Here’s a detailed discussion of the five ETFs mentioned earlier:

Sprott Junior Gold Miners ETF (SGDJ - Free Report)

Sprott Junior Gold Miners ETF follows the Solactive Junior Gold Miners Custom Factors Index, which measures the performance of junior gold producers with the strongest revenue growth and junior exploration companies with the strongest stock price momentum. It holds 45 stocks in its basket, with Australian firms making up the largest share at 52.5%, followed by Canada (36.3%).

Sprott Junior Gold Miners ETF has amassed $91.6 million in its asset base and trades in a lower volume of around 19,000 shares a day. It charges 50 bps in annual fees from investors.

iShares MSCI Global Gold Miners ETF (RING - Free Report)

iShares MSCI Global Gold Miners ETF offers exposure to companies that derive the majority of their revenues from gold mining.
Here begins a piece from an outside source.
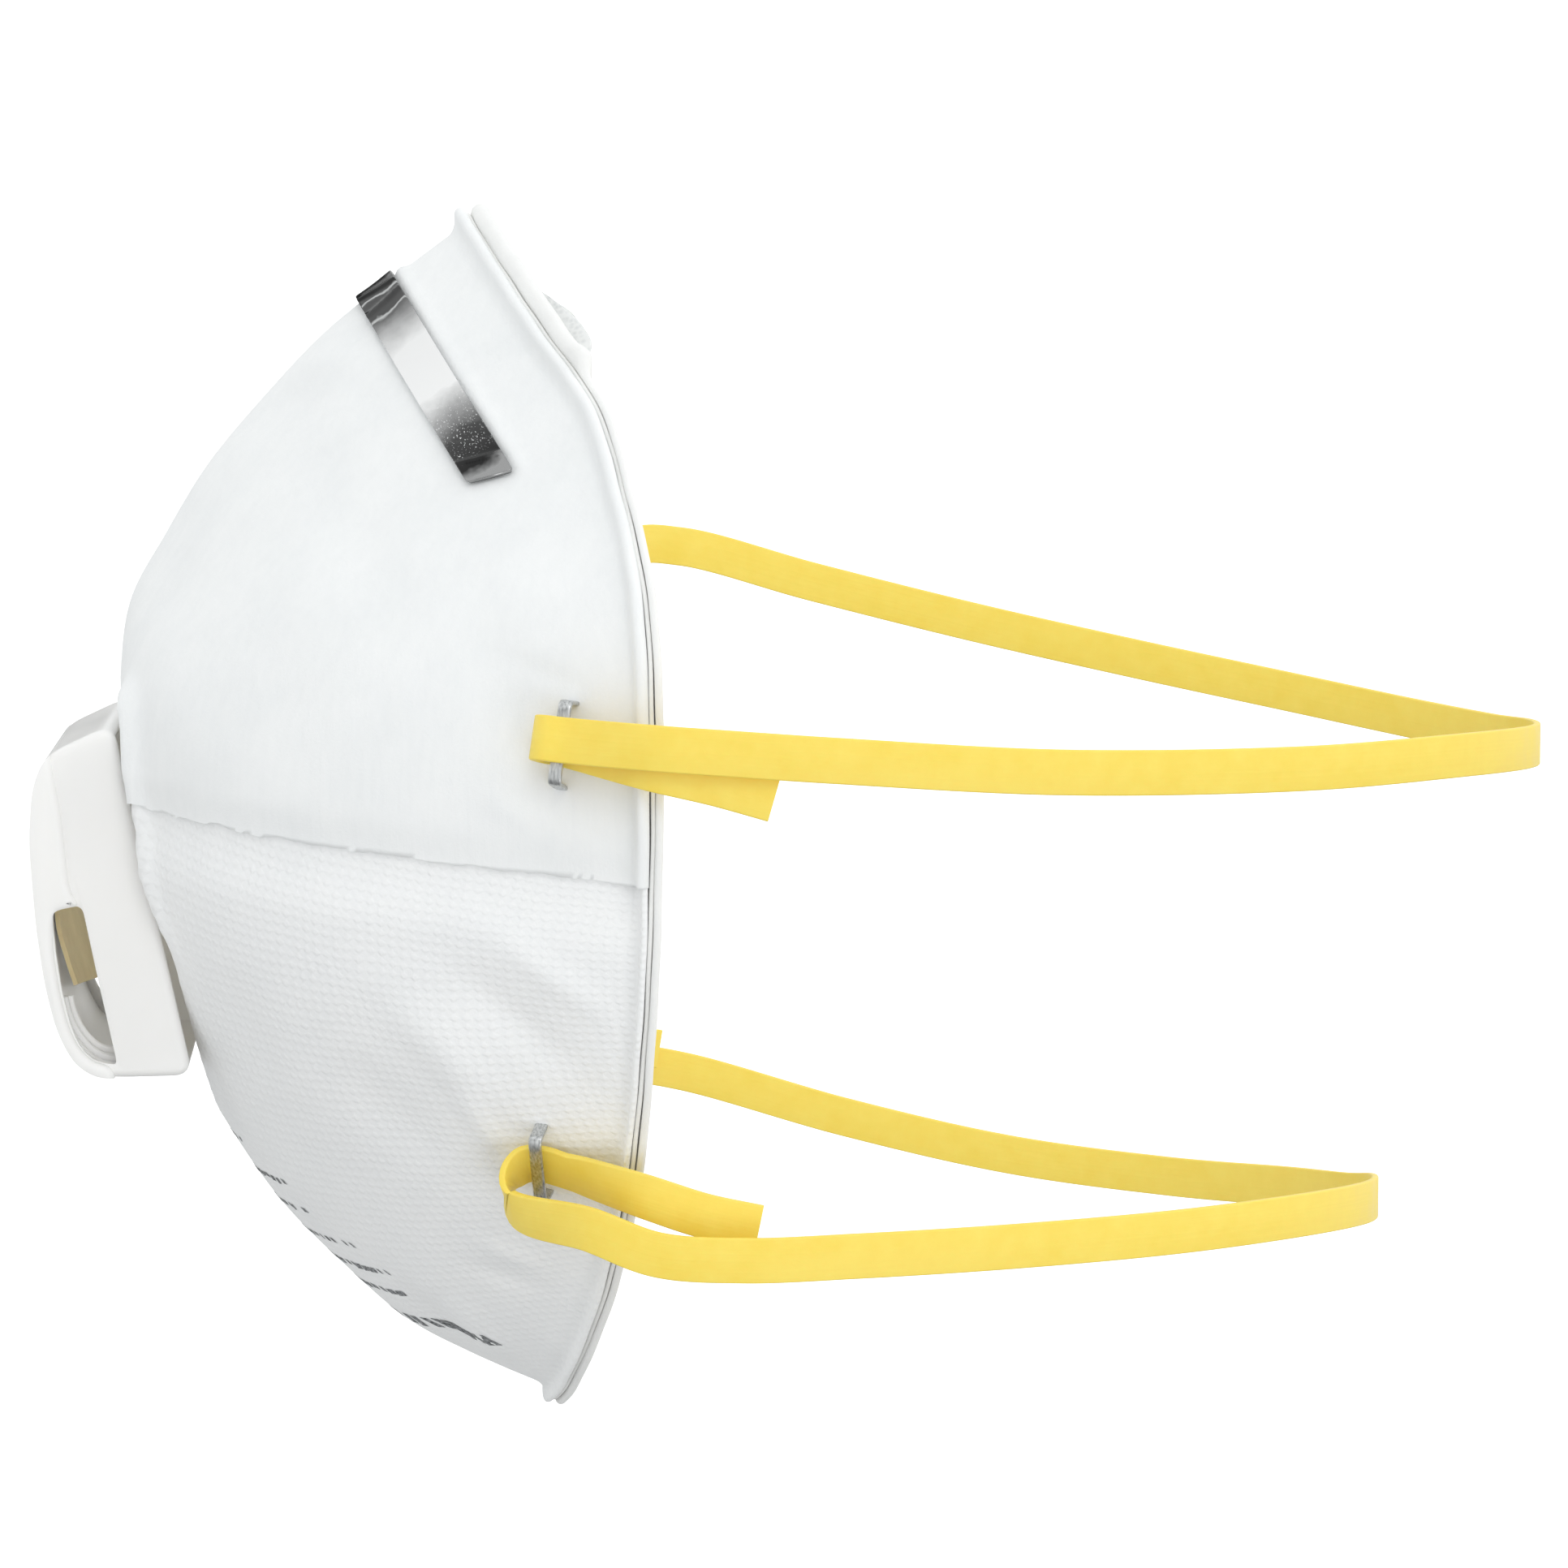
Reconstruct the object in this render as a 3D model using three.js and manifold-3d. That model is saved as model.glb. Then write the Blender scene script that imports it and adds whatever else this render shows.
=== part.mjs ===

It follows the MSCI ACWI Select Gold Miners Investable Market Index and holds 37 securities in its portfolio. Canadian firms take more than half of the portfolio, while the United States takes the next spot at 20.1% share (read: Gold to Hit $2200 & Silver to Sizzle in 2024? ETFs in Focus).

RING is the cheapest choice in the gold mining space, charging just 39 bps in fees and expenses. It has been able to manage assets worth $359.2 million and trades in a good volume of 84,000 shares per day.

VanEck Vectors Junior Gold Miners ETF (GDXJ - Free Report)

VanEck Vectors Junior Gold Miners ETF offers exposure to small-capitalization companies that are involved primarily in the mining of gold and/or silver and tracks the MVIS Global Junior Gold Miners Index. Holding 97 stocks in its basket, Canadian firms dominate the fund’s portfolio with 52.6%, while Australia (19.1%) and Peru (4.4%) round out the top three.

VanEck Vectors Junior Gold Miners ETF has AUM of $3.6 billion and charges 52 bps in annual fees. It trades in a heavy volume of around 6 million shares a day on average.

Sprott Gold Miners ETF (SGDM - Free Report)

Sprott Gold Miners ETF follows the Solactive Gold Miners Custom Factors Index, which aims to track the performance of larger-sized gold companies whose stocks are listed on Canadian and major U.S. exchanges. It holds 33 stocks in its basket. Here again, Canada takes the top spot at 73.5%, followed by 15.1% in the United States.

Sprott Gold Miners ETF has amassed $192.5 million in its asset base and trades in a lower volume of around 32,000 shares a day. It charges 50 bps in annual fees from investors.

Market Vectors Gold Mining ETF (GDX - Free Report)

Market Vectors Gold Mining ETF is the most popular and actively traded gold miner ETF with AUM of $10.8 billion and an average daily volume of around 21 million shares. It follows the NYSE Arca Gold Miners Index, which measures the overall performance of companies involved in the gold mining industry. Market Vectors Gold Mining ETF holds 58 stocks in its basket. Canadian firms account for about 41.1% of the portfolio, while the United States (17.5%) and Australia (11.8%) round off the top three spots.

Market Vectors Gold Mining ETF charges 51 bps in annual fees.